Something similar is happening with media coverage. A lot of what we do at Fractl involves helping brands create compelling, emotional, data-driven content relevant to their missions. Then we pitch it to publishers whose audiences would find it valuable and exciting. (Hint: You can build really high-authority links this way!)

Then, all marketers caught on. Some started pitching crap content to great writers. The writers started getting sick of seeing content that wasn’t at all relevant to them or templated emails that were clearly blasted to hundreds of publications. So, writers, bloggers, and editors started paying less attention to these pitches or deleting the emails outright. And, just like guest posting, the work got much harder for the rest of us trying to do our due diligence and create great, linkable content worthy of sharing on social media. email-subject-line-link-building-image-2

If you don’t have an incredibly engaging and excellent subject line, pitch email, relevance to their audience, and content package, you don’t stand a chance of breaking through the deluge of garbage these writers deal with.
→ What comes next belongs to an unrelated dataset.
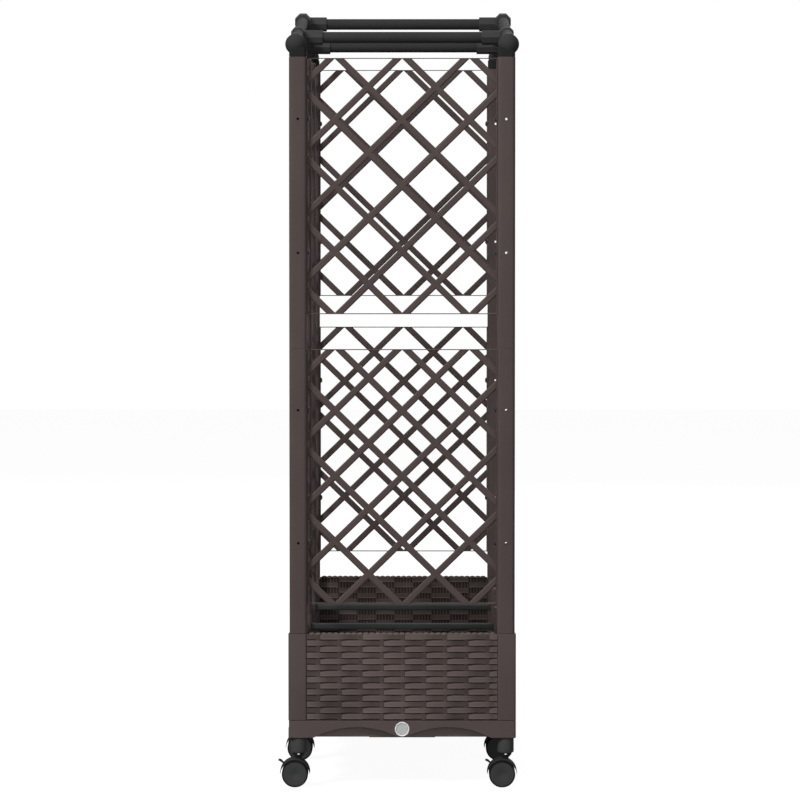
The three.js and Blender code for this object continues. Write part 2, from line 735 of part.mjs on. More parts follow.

This will be the cycle no matter what the tactic, but something will always remain the same: Quality will beat the trend. Do good, honest work, and it’ll be rewarded. The people slacking their way through these link building strategies will eventually (hopefully) discover it doesn’t work for them anymore and bail. Your useful content and communication will find its way through. It just won’t always be easy.

If another strategy turns out to be successful, the same circle of life may occur. Make sure to leave the gate with high-quality content, and you’ll do well.